>> begin
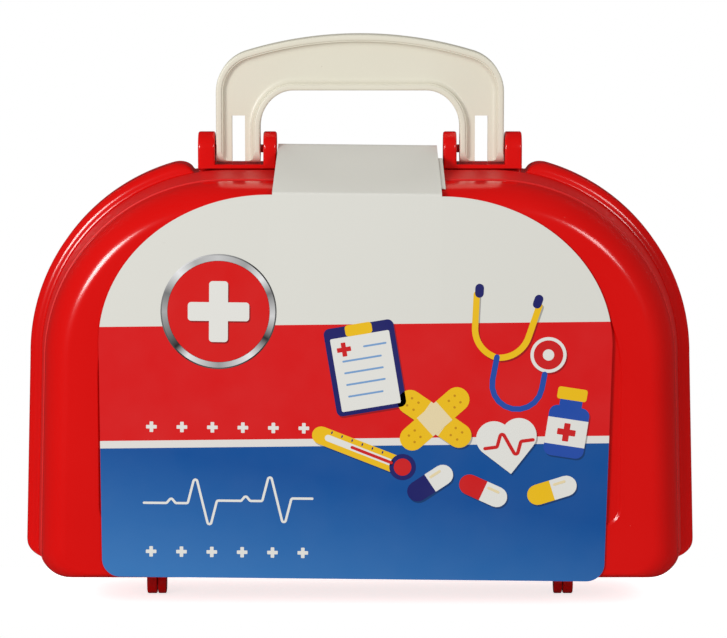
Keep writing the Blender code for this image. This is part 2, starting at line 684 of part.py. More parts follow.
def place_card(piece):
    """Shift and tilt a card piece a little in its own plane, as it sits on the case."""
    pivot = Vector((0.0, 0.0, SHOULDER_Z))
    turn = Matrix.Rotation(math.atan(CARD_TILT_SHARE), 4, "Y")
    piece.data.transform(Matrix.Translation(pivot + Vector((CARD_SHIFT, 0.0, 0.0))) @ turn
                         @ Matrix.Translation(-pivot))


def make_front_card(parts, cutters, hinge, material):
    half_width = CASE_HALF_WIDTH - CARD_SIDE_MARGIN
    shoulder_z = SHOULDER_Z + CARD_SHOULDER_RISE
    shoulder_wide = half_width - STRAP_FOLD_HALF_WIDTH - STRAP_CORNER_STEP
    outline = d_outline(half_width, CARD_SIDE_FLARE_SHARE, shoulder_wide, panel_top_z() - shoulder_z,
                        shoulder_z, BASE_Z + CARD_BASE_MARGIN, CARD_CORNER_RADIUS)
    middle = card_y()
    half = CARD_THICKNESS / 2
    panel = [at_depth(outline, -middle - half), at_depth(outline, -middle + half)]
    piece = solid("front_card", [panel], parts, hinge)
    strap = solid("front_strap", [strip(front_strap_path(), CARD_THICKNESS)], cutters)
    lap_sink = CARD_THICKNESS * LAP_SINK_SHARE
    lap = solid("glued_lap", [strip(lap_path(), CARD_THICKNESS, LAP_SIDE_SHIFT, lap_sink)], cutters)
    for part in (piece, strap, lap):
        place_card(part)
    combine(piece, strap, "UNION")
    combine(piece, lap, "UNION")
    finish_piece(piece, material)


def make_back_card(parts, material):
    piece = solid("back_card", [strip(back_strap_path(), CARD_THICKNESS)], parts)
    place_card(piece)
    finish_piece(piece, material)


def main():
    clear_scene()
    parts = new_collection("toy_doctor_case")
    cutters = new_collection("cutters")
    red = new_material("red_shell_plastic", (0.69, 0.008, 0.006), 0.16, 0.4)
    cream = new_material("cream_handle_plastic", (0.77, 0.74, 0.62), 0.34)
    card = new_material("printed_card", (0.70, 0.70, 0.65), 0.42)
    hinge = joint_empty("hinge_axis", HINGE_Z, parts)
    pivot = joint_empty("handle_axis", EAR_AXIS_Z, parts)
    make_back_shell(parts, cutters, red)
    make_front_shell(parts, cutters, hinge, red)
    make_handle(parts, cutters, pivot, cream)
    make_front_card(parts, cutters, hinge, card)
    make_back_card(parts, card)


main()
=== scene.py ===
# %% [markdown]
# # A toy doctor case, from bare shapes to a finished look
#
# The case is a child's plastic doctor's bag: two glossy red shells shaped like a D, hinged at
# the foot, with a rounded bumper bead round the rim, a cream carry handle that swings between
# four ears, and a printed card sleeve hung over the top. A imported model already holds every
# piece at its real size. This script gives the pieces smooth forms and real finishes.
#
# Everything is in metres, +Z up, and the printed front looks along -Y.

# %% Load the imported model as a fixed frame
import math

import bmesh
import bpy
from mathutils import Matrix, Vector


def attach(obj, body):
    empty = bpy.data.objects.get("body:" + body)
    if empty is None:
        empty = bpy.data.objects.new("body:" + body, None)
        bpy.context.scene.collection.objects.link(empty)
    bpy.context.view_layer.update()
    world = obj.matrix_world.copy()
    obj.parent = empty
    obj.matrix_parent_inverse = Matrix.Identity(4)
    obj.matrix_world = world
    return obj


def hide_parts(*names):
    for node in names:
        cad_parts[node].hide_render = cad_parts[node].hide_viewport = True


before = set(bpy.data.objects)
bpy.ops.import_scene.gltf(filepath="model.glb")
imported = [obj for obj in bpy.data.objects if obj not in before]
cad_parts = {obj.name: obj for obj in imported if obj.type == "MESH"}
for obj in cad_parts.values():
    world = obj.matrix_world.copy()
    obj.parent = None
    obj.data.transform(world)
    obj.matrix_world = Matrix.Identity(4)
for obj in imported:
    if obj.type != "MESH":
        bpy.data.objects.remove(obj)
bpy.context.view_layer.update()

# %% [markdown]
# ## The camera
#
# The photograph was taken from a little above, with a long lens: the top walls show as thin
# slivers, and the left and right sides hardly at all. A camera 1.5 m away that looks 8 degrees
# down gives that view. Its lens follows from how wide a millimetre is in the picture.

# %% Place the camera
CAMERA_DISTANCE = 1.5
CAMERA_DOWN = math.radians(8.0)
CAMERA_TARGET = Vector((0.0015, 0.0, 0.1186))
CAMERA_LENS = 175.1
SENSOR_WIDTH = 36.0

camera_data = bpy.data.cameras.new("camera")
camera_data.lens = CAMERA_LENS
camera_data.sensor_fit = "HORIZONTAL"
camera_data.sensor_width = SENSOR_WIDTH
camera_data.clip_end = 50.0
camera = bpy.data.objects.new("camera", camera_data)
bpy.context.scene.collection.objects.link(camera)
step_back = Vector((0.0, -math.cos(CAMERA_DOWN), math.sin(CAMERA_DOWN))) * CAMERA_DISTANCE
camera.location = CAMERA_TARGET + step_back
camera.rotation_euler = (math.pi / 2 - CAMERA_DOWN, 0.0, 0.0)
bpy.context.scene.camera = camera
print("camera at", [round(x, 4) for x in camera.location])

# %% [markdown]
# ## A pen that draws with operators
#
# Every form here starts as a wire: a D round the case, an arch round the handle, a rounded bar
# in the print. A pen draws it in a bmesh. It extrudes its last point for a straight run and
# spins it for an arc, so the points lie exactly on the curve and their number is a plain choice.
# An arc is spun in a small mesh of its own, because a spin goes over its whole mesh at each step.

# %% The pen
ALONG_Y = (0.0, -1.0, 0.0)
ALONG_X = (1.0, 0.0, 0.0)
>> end
__Work instructions__: Only the lines from the one bearing "make_front_shell(parts, cutters, hinge, red)" through the one bearing "# down gives" should be repeated, exactly as given.

__Finished answer__:
    make_front_shell(parts, cutters, hinge, red)
    make_handle(parts, cutters, pivot, cream)
    make_front_card(parts, cutters, hinge, card)
    make_back_card(parts, card)


main()
=== scene.py ===
# %% [markdown]
# # A toy doctor case, from bare shapes to a finished look
#
# The case is a child's plastic doctor's bag: two glossy red shells shaped like a D, hinged at
# the foot, with a rounded bumper bead round the rim, a cream carry handle that swings between
# four ears, and a printed card sleeve hung over the top. A imported model already holds every
# piece at its real size. This script gives the pieces smooth forms and real finishes.
#
# Everything is in metres, +Z up, and the printed front looks along -Y.

# %% Load the imported model as a fixed frame
import math

import bmesh
import bpy
from mathutils import Matrix, Vector


def attach(obj, body):
    empty = bpy.data.objects.get("body:" + body)
    if empty is None:
        empty = bpy.data.objects.new("body:" + body, None)
        bpy.context.scene.collection.objects.link(empty)
    bpy.context.view_layer.update()
    world = obj.matrix_world.copy()
    obj.parent = empty
    obj.matrix_parent_inverse = Matrix.Identity(4)
    obj.matrix_world = world
    return obj


def hide_parts(*names):
    for node in names:
        cad_parts[node].hide_render = cad_parts[node].hide_viewport = True


before = set(bpy.data.objects)
bpy.ops.import_scene.gltf(filepath="model.glb")
imported = [obj for obj in bpy.data.objects if obj not in before]
cad_parts = {obj.name: obj for obj in imported if obj.type == "MESH"}
for obj in cad_parts.values():
    world = obj.matrix_world.copy()
    obj.parent = None
    obj.data.transform(world)
    obj.matrix_world = Matrix.Identity(4)
for obj in imported:
    if obj.type != "MESH":
        bpy.data.objects.remove(obj)
bpy.context.view_layer.update()

# %% [markdown]
# ## The camera
#
# The photograph was taken from a little above, with a long lens: the top walls show as thin
# slivers, and the left and right sides hardly at all. A camera 1.5 m away that looks 8 degrees
# down gives that view. Its lens follows from how wide a millimetre is in the picture.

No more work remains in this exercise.